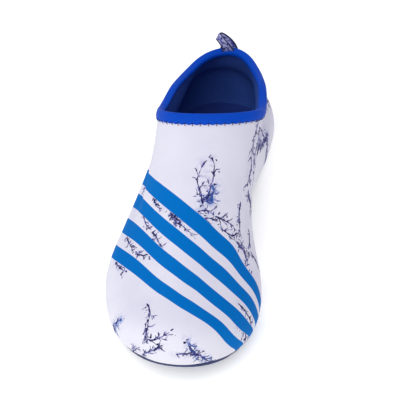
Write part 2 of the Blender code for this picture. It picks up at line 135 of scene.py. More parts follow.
@dataclass(frozen=True)
class Last:
    """The shoe's outer form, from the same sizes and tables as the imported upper."""

    feather_length: float = 0.235
    ball_width: float = 0.087
    heel_behind_origin: float = 0.032
    toe_spring: float = 0.013
    arch_lift: float = 0.009
    outer_arch_lift: float = 0.0027
    wall: float = 0.002
    margin: float = 0.007
    side_bulge: float = 0.0045
    toe_box: float = 0.032
    throat: float = 0.0845
    heel: float = 0.058
    collar_length: float = 0.098
    collar_width: float = 0.059
    collar_tilt: float = 0.0028
    collar_skew: float = 0.0016
    collar_forward: float = 0.006
    vamp_sag: float = 0.011
    sole_top: float = 0.003
    clearance: float = 0.0003
    turn_inside: float = 0.0005
    turn_height: float = 0.001
    arch_middle: float = 0.42
    arch_reach: float = 0.22
    spring_start: float = 0.74
    # Share of the length that each round end takes, and the power of its curve
    heel_round: Range = (0.13, 2.1)
    toe_round: Range = (0.27, 2.25)
    collar_back_round: Range = (0.30, 2.0)
    collar_front_round: Range = (0.30, 2.2)

    # Station, inner half width, outer half width, axis: shares of the ball width
    outline: Table = (
        (0.00, 0.315, 0.320, 0.00),
        (0.15, 0.320, 0.325, 0.00),
        (0.30, 0.300, 0.340, 0.00),
        (0.45, 0.275, 0.380, 0.00),
        (0.60, 0.360, 0.440, 0.00),
        (0.72, 0.455, 0.470, 0.00),
        (0.84, 0.475, 0.445, 0.01),
        (1.00, 0.450, 0.400, 0.03),
    )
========
What is being asked
Return nothing but the lines from the first line of the listing through the line with "outer form, from", please, keeping every one of them unchanged.

Result of this task
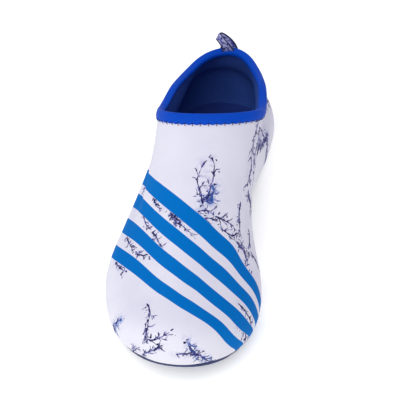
Write part 2 of the Blender code for this picture. It picks up at line 135 of scene.py. More parts follow.
@dataclass(frozen=True)
class Last:
    """The shoe's outer form, from the same sizes and tables as the imported upper."""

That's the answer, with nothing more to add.